The candidates looking to replace Mayor-elect John Whitmire in the Texas Senate may have to win as many as five elections next year before they ever get to vote on a piece of legislation.
Whitmire, who won in a landslide over U.S. Rep. Sheila Jackson Lee in Houston’s mayoral runoff, will resign his seat in the Legislature before he is inaugurated in early January. He has held the District 15 seat in the state Senate since 1983, making him the chamber’s longest serving member.
His current term in the Senate lasts through 2024, and Gov. Greg Abbott will have to call a special election to fill the seat for that year – even though the Legislature does not have a scheduled session. Harris County Clerk Teneshia Hudspeth said the special election for the current term likely will be held in January.
An election was already scheduled in his district in 2024, so candidates also will have to compete in the March primary election and the November general election for a full, four-year term beginning in 2025. Candidates only have until Monday to file for office on the March primary ballot.
This means candidates could face a special election early next year to complete the rest of Whitmire’s current term, a runoff in that race if no candidate gets a majority of the vote in the first round, a March primary election for the next term, a potential runoff in the primary and finally the November general election.
Several candidates have already filed to run, including Democrats Molly Cook, an emergency room nurse and community activist who ran a spirited primary challenge against Whitmire in 2022; state Rep. Jarvis Johnson, who has served in the Texas House since 2016; Karthik Soora, a renewable energy developer and former teacher; and Todd Litton, a former congressional candidate.
We’ve discussed all this before. I will assume that all four of the candidates who have filed for the Democratic nomination will also file for the special election. The eventual winner, if they also win the nomination and then the November election, likely won’t do much beyond run for office multiple times this year, but they will get a leg up on their colleagues in the seniority department, which isn’t nothing.

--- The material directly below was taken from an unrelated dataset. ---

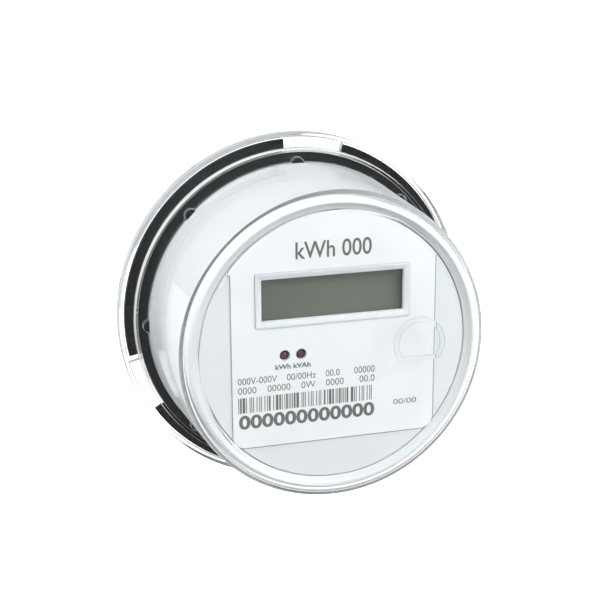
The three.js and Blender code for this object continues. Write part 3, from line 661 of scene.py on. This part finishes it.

I’d imagine a Republican will enter, and maybe a fringe type or two, but the dynamic ought to be more or less the same as the primary.
Where it gets tricky is if the results of the special election and the primary election diverge. The special election is only for the term that ends next December 31; if that winner doesn’t also prevail in March and November, their career will be quite short. We faced a similar situation in HD147 last year, and as the story notes back in 2015 in HD139. That’s a good segue to note that if Rep. Jarvis Johnson is the special election winner, there will then need to be a special election in HD139. That would happen after the primary, though perhaps not after the primary runoff if there is one. Isn’t this fun? The bottom line is this: There will be a lot of elections this year. Be ready for it.
With a January election, not much time to apply for a mail-in ballot.